→ Data for processing
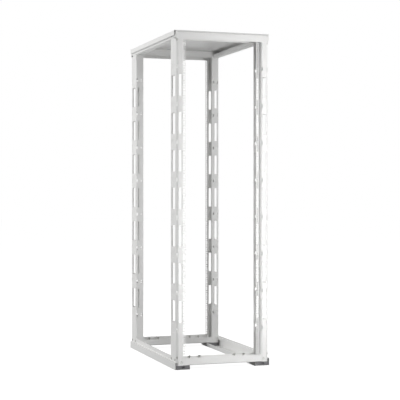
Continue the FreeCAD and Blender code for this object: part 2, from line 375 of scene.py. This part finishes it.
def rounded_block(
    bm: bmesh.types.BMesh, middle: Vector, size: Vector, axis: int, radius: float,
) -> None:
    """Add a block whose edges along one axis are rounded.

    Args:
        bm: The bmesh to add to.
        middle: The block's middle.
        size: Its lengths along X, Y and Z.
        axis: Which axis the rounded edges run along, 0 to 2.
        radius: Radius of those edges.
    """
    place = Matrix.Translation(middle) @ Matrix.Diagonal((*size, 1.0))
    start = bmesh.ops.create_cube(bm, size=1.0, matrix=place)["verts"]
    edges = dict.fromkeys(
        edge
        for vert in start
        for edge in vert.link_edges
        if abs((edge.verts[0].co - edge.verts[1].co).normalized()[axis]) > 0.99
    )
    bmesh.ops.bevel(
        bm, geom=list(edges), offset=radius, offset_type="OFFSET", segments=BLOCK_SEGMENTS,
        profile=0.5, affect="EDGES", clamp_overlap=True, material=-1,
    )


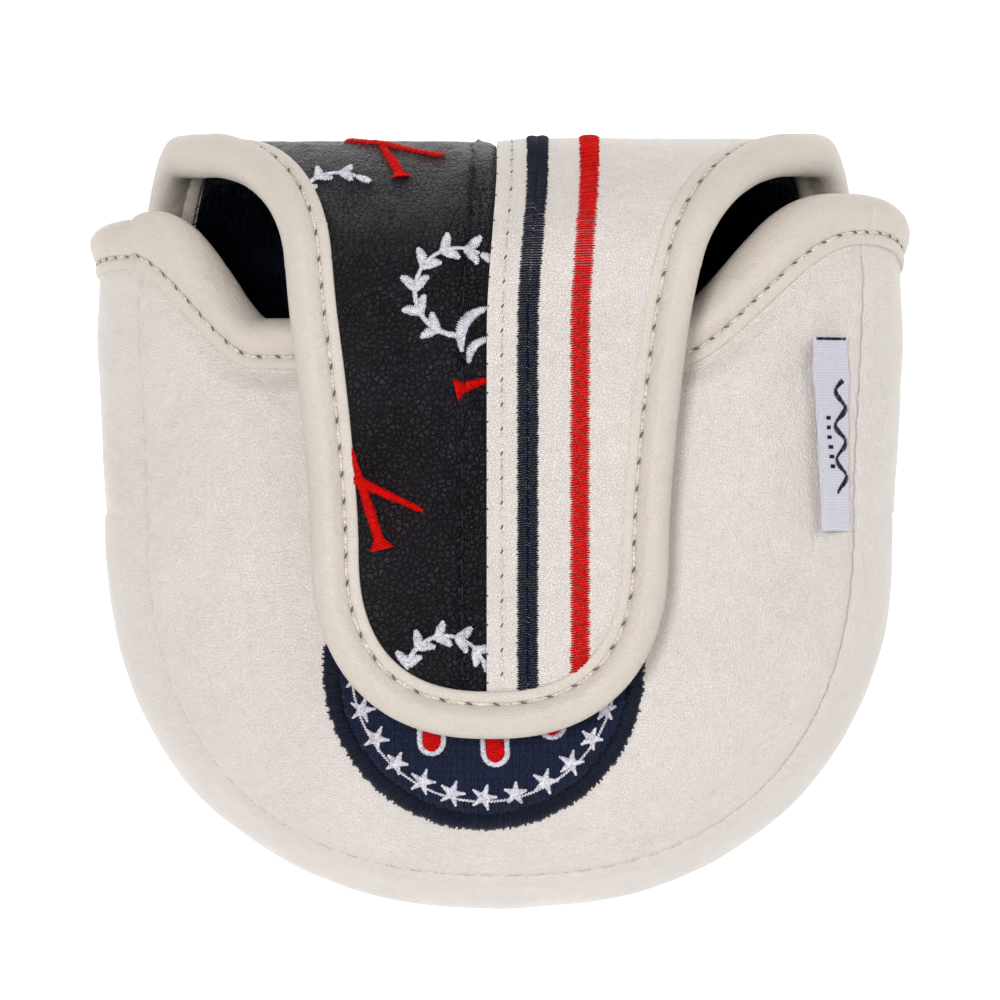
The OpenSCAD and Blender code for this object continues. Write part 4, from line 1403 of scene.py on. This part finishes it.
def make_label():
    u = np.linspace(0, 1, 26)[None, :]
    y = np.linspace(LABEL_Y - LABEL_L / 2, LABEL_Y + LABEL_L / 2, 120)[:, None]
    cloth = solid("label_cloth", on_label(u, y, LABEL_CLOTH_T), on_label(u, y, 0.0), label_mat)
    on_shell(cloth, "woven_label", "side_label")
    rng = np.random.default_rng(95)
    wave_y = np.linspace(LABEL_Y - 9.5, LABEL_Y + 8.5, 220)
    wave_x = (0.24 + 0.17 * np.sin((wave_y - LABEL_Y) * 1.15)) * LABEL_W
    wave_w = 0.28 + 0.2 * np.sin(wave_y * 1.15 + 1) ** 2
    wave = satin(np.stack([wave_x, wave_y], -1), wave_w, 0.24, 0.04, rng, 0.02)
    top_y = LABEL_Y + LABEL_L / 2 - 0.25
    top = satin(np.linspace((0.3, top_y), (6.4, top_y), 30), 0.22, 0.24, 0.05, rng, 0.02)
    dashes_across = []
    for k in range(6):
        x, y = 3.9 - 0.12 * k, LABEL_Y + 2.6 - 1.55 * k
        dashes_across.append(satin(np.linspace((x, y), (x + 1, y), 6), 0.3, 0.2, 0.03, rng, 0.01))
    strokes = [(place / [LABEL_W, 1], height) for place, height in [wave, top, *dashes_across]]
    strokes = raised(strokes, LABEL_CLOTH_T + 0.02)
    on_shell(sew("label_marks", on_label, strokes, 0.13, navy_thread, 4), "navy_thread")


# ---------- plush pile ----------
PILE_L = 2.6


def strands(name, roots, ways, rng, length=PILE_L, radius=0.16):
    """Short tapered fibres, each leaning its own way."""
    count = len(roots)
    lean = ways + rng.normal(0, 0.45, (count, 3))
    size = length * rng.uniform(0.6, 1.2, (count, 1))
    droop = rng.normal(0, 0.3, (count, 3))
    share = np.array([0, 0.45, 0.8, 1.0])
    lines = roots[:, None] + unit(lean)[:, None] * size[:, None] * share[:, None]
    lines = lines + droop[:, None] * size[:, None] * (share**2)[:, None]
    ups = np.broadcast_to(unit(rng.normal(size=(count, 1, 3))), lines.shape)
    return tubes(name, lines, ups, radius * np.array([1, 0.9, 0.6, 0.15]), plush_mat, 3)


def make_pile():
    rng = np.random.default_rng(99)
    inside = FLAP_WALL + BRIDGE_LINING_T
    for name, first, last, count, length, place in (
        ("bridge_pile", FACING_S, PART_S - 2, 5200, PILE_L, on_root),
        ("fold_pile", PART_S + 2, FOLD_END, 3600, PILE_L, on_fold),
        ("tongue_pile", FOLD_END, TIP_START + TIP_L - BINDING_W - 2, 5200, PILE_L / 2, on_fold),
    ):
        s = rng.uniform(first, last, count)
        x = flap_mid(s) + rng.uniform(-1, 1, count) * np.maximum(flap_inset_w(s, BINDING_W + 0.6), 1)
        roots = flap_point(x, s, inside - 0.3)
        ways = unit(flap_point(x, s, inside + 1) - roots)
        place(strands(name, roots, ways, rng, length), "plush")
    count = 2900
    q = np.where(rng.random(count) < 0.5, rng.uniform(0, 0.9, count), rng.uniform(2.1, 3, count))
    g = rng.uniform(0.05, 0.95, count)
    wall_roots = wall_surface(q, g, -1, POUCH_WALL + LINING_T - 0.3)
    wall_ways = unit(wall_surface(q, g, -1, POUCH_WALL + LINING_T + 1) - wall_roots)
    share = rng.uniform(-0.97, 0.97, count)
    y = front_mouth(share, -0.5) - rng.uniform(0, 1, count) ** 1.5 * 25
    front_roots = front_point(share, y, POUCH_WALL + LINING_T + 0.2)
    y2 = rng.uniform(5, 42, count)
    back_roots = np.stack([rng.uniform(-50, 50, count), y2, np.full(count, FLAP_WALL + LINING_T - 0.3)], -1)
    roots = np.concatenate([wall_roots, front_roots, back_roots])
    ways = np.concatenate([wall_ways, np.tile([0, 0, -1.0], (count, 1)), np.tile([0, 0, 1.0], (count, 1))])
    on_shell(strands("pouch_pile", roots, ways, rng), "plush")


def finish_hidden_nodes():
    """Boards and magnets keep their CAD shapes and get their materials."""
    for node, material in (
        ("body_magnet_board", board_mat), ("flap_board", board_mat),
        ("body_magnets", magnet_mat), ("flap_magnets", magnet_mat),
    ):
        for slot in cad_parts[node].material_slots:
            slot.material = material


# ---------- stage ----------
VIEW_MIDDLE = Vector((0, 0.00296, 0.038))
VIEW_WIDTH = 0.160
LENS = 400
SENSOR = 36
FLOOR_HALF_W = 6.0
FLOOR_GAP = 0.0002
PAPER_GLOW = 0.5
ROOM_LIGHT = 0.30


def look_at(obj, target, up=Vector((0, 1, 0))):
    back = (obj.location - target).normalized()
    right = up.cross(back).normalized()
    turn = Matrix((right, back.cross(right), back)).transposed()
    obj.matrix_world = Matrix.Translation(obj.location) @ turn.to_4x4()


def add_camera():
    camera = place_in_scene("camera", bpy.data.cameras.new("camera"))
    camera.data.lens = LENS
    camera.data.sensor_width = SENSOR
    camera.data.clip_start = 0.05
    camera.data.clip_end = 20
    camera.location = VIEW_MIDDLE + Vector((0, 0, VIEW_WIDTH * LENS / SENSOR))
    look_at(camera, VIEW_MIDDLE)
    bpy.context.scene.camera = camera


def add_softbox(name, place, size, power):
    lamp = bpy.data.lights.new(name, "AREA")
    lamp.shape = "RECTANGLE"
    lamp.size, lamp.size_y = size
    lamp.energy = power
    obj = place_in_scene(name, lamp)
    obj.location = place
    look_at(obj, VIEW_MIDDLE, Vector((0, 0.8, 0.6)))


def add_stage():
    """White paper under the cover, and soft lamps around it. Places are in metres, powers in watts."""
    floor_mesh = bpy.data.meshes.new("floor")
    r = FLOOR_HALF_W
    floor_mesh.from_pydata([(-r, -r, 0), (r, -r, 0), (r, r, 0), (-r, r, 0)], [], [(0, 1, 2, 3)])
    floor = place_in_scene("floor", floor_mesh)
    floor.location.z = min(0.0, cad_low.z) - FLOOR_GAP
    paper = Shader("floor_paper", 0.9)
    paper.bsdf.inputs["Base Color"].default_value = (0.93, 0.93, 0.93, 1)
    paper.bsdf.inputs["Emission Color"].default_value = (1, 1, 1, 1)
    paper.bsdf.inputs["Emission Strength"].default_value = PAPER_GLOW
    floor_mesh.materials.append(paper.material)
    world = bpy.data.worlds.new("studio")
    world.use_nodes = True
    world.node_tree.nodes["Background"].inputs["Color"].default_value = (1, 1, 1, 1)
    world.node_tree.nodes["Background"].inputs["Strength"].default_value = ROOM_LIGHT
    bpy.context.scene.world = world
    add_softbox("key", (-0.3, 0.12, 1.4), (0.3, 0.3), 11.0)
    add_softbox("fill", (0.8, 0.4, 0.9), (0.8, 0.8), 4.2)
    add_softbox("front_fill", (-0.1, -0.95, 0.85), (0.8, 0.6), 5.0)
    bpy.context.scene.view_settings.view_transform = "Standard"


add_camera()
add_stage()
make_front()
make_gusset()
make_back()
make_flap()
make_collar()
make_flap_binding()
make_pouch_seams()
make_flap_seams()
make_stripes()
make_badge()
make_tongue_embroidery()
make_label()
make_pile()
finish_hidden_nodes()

→ Written task
How many lines in the records above contain the word "Blender"? Reply with the number alone.

→ Correct result
2